Output exactly the lines from the first one down to the line containing "const betweenCreases = (lowCrease", inclusive.

↓

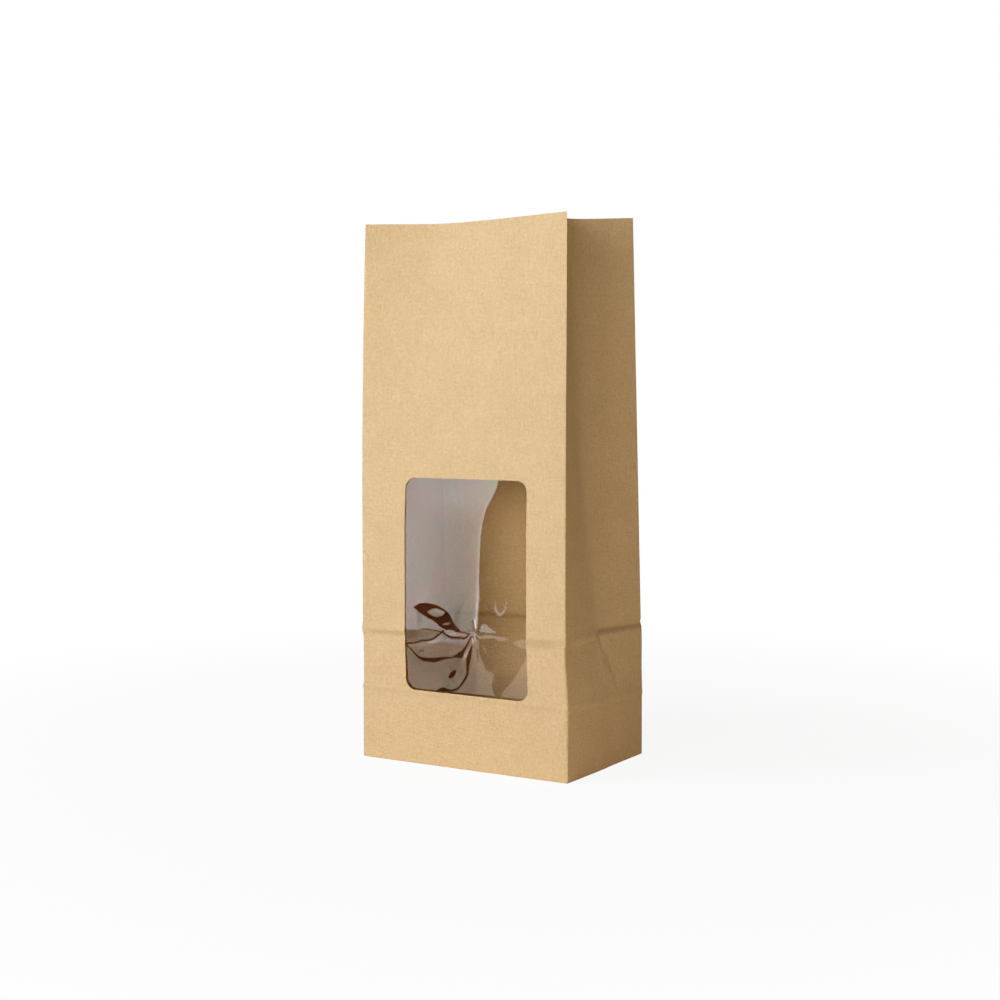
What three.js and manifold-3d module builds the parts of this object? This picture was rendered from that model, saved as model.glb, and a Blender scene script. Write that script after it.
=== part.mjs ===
// A block-bottom kraft paper bag with a window, standing open and empty.
// Millimetres, +Z up. The origin is the middle of the base, and the window faces -Y.
import * as THREE from 'three';
import { mergeVertices } from 'three/addons/utils/BufferGeometryUtils.js';
import Module from 'manifold-3d';

const wasm = await Module();
wasm.setup();

// Driving dimensions of the bag.
const bagWidth = 120;
const bagDepth = 80;
const bagHeight = 271.3;
const mouthRise = 3;
const paperWall = 0.5;
const baseRounding = 0.8;

// Creases left by the flat fold of the block bottom.
const lowCrease = 36.3;
const highCrease = 67.8;
const betweenCreases = (lowCrease + highCrease) / 2;

// The front edges stand a little forward of the base, the right one more than the left.
const forwardRight = 2.2;
const forwardRightMouth = 1.3;
const forwardLeft = 0.6;
const forwardTurn = 136;
const forwardRise = 24;

// The back panel leans in to the mouth.
const backLeanCrease = 1.8;
const backLeanMouth = 13;

// The soft upright fold that the front panel takes under its mouth.
const dentStart = 118;
const dentSpread = 1.2;
const dentDepth = 12;
const dentPlace = 0.36;
const dentRounding = 0.55;
const dentDrop = 0.6;
const cornerInset = 3.1;
const cornerFlare = 0.9;

// Side gussets, folded inwards along their middle. Below the high crease the fold
// runs back and dies out at the low one.
const gussetPushCrease = 3.6;
const gussetPushMouth = 17.7;
const gussetSpread = 0.63;
const gussetRoundingCrease = 0.05;
const gussetRoundingMouth = 0.3;
const gussetFoot = 0.7;

// The window opening, and the film glued behind it.
const windowLeft = -33.3;
const windowRight = 38.2;
const windowBottom = 37.4;
const windowTop = 144.4;
const windowCorner = 5.6;
const filmOverlap = 8;
const filmWall = 0.3;
const glueGap = 0.3;
const cutterDepth = 20;

// How finely the panels are divided.
const frontColumns = 20;
const backColumns = 6;
const gussetColumns = 10;
const upperRows = 14;
const filmColumns = 12;
const filmRows = 6;
const cornerSteps = 6;
const mergeDistance = 1e-4;

const ramp = (value, from, to) => THREE.MathUtils.clamp((value - from) / (to - from), 0, 1);
const mix = (a, b, share) => a + (b - a) * share;

// How far the front fold has opened at a height, from 0 where it starts to 1 at the mouth.
const foldShare = (z) => ramp(z, dentStart, bagHeight) ** dentSpread;

// A fold across a panel: 1 on its line, 0 at the panel's edges, rounded by a share of the width.
function foldAcross(share, place, rounding) {
  const side = share < place ? place : 1 - place;
  const away = Math.abs(share - place) / side;
  const soft = (value) => Math.hypot(value, rounding) - rounding;
  return 1 - soft(away) / soft(1);
}

// The plan positions of the bag's four upright edges at a height.
function edges(z) {
  const fold = foldShare(z);
  const rise = ramp(z, lowCrease, lowCrease + forwardRise);
  const turn = ramp(z, forwardTurn, bagHeight);
  const lean =
    backLeanCrease * ramp(z, lowCrease, highCrease) +
    (backLeanMouth - backLeanCrease) * ramp(z, highCrease, bagHeight);
  const left = forwardLeft * rise * (1 - turn) + cornerFlare * fold ** 3;
  const right = forwardRight * rise - (forwardRight - forwardRightMouth) * turn;
  return {
    leftX: -bagWidth / 2 + cornerInset * fold ** 2,
    rightX: bagWidth / 2,
    frontLeftY: -bagDepth / 2 - left,
    frontRightY: -bagDepth / 2 - right,
    backX: bagWidth / 2,
    backY: bagDepth / 2 - lean,
  };
}

// A point of the front panel, by its share of the way across from the left and its height.
function frontPoint(share, z) {
  const { leftX, rightX, frontLeftY, frontRightY } = edges(z);
  const dent = foldShare(z) * foldAcross(share, dentPlace, dentRounding);
  const x = mix(leftX, rightX, share);
  const y = mix(frontLeftY, frontRightY, share) + dentDepth * dent;
  return [x, y, z - dentDrop * dent ** 2];
}

// A point of a gusset, by its share of the way from the front edge to the back one.
function gussetPoint(share, z, side) {
  const { leftX, rightX, frontLeftY, frontRightY, backX, backY } = edges(z);
  const up = ramp(z, highCrease, bagHeight);
  const down = 1 - ramp(z, lowCrease, highCrease);
  const push = mix(gussetPushCrease, gussetPushMouth, up ** gussetSpread) * (1 - down);
  const rounding = mix(gussetRoundingCrease, gussetRoundingMouth, up);
  const fold = foldAcross(share, mix(0.5, gussetFoot, down), rounding);
  const frontX = side > 0 ? rightX : -leftX;
  const frontY = side > 0 ? frontRightY : frontLeftY;
  const x = side * (mix(frontX, backX, share) - push * fold);
  return [x, mix(frontY, backY, share), z + mouthRise * up * share];
}

// One turn round the bag at a height, anticlockwise from the front left edge.
function section(z) {
  const along = (count, point) => Array.from({ length: count }, (_, i) => point(i / count));
  const { backX, backY } = edges(z);
  const rise = mouthRise * ramp(z, highCrease, bagHeight);
  return [
    ...along(frontColumns, (share) => frontPoint(share, z)),
    ...along(gussetColumns, (share) => gussetPoint(share, z, 1)),
    ...along(backColumns, (share) => [mix(backX, -backX, share), backY, z + rise]),
    ...along(gussetColumns, (share) => gussetPoint(1 - share, z, -1)),
  ];
}

// The same turn moved inwards by a distance, with mitred corners.
function inset(points, distance) {
  return points.map(([x, y, z], i) => {
    const before = points.at(i - 1);
    const after = points[(i + 1) % points.length];
    const a = new THREE.Vector2(x - before[0], y - before[1]).normalize();
    const b = new THREE.Vector2(after[0] - x, after[1] - y).normalize();
    const reach = distance / (1 + a.dot(b));
    return [x - (a.y + b.y) * reach, y + (a.x + b.x) * reach, z];
  });
}

const steps = (from, to, count) =>
  Array.from({ length: count + 1 }, (_, i) => mix(from, to, i / count));

function solidFrom(vertProperties, triVerts) {
  const mesh = new wasm.Mesh({
    numProp: 3,
    vertProperties: new Float32Array(vertProperties),
    triVerts: new Uint32Array(triVerts),
  });
  return new wasm.Manifold(mesh);
}

function geometryOf(solid) {
  const { vertProperties, triVerts } = solid.getMesh();
  const geometry = new THREE.BufferGeometry();
  geometry.setAttribute('position', new THREE.BufferAttribute(vertProperties, 3));
  geometry.setIndex(new THREE.BufferAttribute(triVerts, 1));
  geometry.computeVertexNormals();
  return geometry;
}

// The open shell: turns up the outside, over the rim, down the inside, and a floor.
function bagShell() {
  const rows = [lowCrease, betweenCreases, ...steps(highCrease, bagHeight, upperRows)];
  const atHeight = (turn, z) => turn.map(([x, y]) => [x, y, z]);
  const footprint = section(0);
  const turns = [
    inset(footprint, baseRounding),
    atHeight(footprint, baseRounding),
    ...rows.map(section),
    ...rows.map((z) => inset(section(z), paperWall)).reverse(),
    atHeight(inset(footprint, paperWall), paperWall + baseRounding),
    atHeight(inset(footprint, paperWall + baseRounding), paperWall),
  ];
  const count = footprint.length;
  const vertices = turns.flat(2);
  const triangles = [];
  for (let row = 0; row + 1 < turns.length; row++) {
    for (let i = 0; i < count; i++) {
      const a = row * count + i;
      const b = row * count + ((i + 1) % count);
      triangles.push(a, b, b + count, a, b + count, a + count);
    }
  }
  const underside = turns.length * count;
  const floor = underside + 1;
  const last = (turns.length - 1) * count;
  vertices.push(0, 0, 0, 0, 0, paperWall);
  for (let i = 0; i < count; i++) {
    const next = (i + 1) % count;
    triangles.push(underside, next, i);
    triangles.push(floor, last + i, last + next);
  }
  return solidFrom(vertices, triangles);
}

// A block through the front panel with the window's rounded outline.
function windowCutter() {
  const outline = new THREE.Shape();
  const r = windowCorner;
  outline.absarc(windowRight - r, windowBottom + r, r, -Math.PI / 2, 0);
  outline.absarc(windowRight - r, windowTop - r, r, 0, Math.PI / 2);
  outline.absarc(windowLeft + r, windowTop - r, r, Math.PI / 2, Math.PI);
  outline.absarc(windowLeft + r, windowBottom + r, r, Math.PI, 1.5 * Math.PI);
  const block = new THREE.ExtrudeGeometry(outline, {
    depth: cutterDepth,
    bevelEnabled: false,
    curveSegments: cornerSteps,
  });
  block.rotateX(Math.PI / 2);
  block.translate(0, (cutterDepth - bagDepth) / 2, 0);
  block.deleteAttribute('normal');
  block.deleteAttribute('uv');
  const merged = mergeVertices(block, mergeDistance);
  return solidFrom(merged.attributes.position.array, merged.index.array);
}

// The film: a thin closed sheet that follows the inner face of the front panel.
function windowFilm() {
  const bottom = windowBottom - filmOverlap;
  const top = windowTop + filmOverlap;
  const rows = [bottom, lowCrease, betweenCreases, ...steps(highCrease, top, filmRows)];
  const columns = steps(windowLeft - filmOverlap, windowRight + filmOverlap, filmColumns);
  const sheet = (offset) =>
    rows.map((z) =>
      columns.map((x) => {
        const [, y] = frontPoint(x / bagWidth + 0.5, z);
        return [x, y + offset, z];
      })
    );
  const front = sheet(paperWall + glueGap);
  const back = sheet(paperWall + glueGap + filmWall);
  const vertices = [front, back].flat(3);
  const behind = rows.length * columns.length;
  const index = (row, column) => row * columns.length + column;
  const triangles = [];
  for (let row = 1; row < rows.length; row++) {
    for (let column = 1; column < columns.length; column++) {
      const a = index(row - 1, column - 1);
      const b = index(row - 1, column);
      const c = index(row, column);
      const d = index(row, column - 1);
      triangles.push(a, b, c, a, c, d);
      triangles.push(a + behind, c + behind, b + behind, a + behind, d + behind, c + behind);
    }
  }
  // The thin edges join the outline of the front face to that of the back one.
  const rim = (count, place) => Array.from({ length: count }, (_, i) => place(i));
  const lastRow = rows.length - 1;
  const lastColumn = columns.length - 1;
  const outline = [
    ...rim(lastColumn, (i) => index(0, i)),
    ...rim(lastRow, (i) => index(i, lastColumn)),
    ...rim(lastColumn, (i) => index(lastRow, lastColumn - i)),
    ...rim(lastRow, (i) => index(lastRow - i, 0)),
  ];
  outline.forEach((a, i) => {
    const b = outline[(i + 1) % outline.length];
    triangles.push(a, a + behind, b + behind, a, b + behind, b);
  });
  return solidFrom(vertices, triangles);
}

function addPart(group, name, solid, material) {
  const mesh = new THREE.Mesh(geometryOf(solid), material);
  mesh.name = name;
  group.add(mesh);
}

const kraftPaper = new THREE.MeshStandardMaterial({
  color: new THREE.Color().setRGB(0.86, 0.74, 0.56, THREE.SRGBColorSpace),
  roughness: 0.85,
  metalness: 0,
});
const clearFilm = new THREE.MeshStandardMaterial({
  color: new THREE.Color().setRGB(0.92, 0.92, 0.9, THREE.SRGBColorSpace),
  roughness: 0.1,
  metalness: 0,
  transparent: true,
  opacity: 0.35,
});

const bag = new THREE.Group();
addPart(bag, 'paper_bag', bagShell().subtract(windowCutter()), kraftPaper);
addPart(bag, 'window_film', windowFilm(), clearFilm);

export default bag;
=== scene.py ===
import math

import bmesh
import bpy
import numpy as np
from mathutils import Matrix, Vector, noise
from mathutils.geometry import delaunay_2d_cdt


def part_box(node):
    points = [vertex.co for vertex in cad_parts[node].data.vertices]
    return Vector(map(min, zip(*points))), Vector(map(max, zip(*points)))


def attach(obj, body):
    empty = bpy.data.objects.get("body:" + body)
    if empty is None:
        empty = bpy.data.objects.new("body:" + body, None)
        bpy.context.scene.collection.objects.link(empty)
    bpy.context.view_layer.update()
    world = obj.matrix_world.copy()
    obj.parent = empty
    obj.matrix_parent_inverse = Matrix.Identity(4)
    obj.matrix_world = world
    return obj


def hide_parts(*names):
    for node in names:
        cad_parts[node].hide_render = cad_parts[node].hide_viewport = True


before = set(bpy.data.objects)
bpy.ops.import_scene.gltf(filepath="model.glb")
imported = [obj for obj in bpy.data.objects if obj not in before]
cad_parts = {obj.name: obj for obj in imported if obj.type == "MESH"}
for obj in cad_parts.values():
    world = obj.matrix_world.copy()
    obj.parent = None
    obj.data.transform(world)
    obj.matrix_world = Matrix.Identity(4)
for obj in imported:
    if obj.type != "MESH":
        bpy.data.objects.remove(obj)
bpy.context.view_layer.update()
print("frame loaded")

metre = 0.001  # shapes are worked out in millimetres and written in metres
paperLow, paperHigh = (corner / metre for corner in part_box("paper_bag"))
filmLow, filmHigh = (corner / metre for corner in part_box("window_film"))


# How far a value has come from start to end, from 0 to 1.
def ramp(value, start, end):
    return min(max((value - start) / (end - start), 0.0), 1.0)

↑

**Solution for this task:**
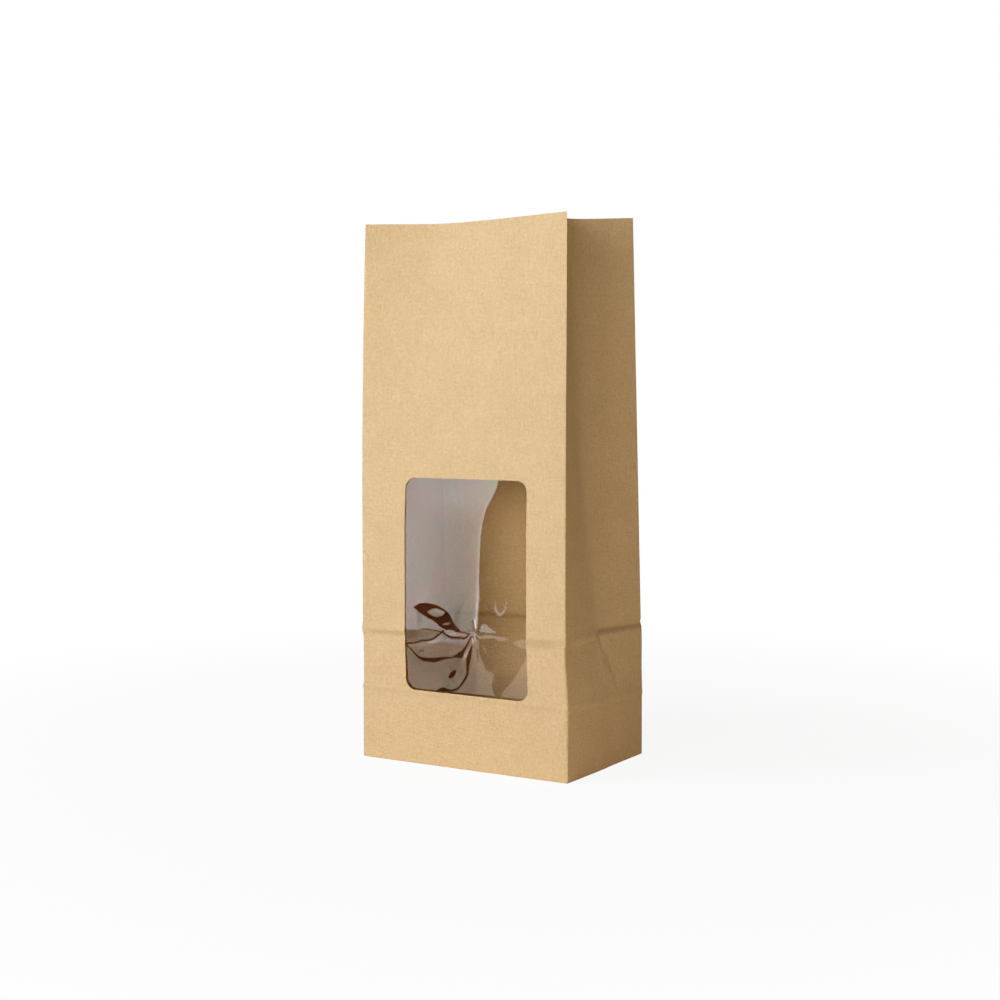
What three.js and manifold-3d module builds the parts of this object? This picture was rendered from that model, saved as model.glb, and a Blender scene script. Write that script after it.
=== part.mjs ===
// A block-bottom kraft paper bag with a window, standing open and empty.
// Millimetres, +Z up. The origin is the middle of the base, and the window faces -Y.
import * as THREE from 'three';
import { mergeVertices } from 'three/addons/utils/BufferGeometryUtils.js';
import Module from 'manifold-3d';

const wasm = await Module();
wasm.setup();

// Driving dimensions of the bag.
const bagWidth = 120;
const bagDepth = 80;
const bagHeight = 271.3;
const mouthRise = 3;
const paperWall = 0.5;
const baseRounding = 0.8;

// Creases left by the flat fold of the block bottom.
const lowCrease = 36.3;
const highCrease = 67.8;
const betweenCreases = (lowCrease + highCrease) / 2;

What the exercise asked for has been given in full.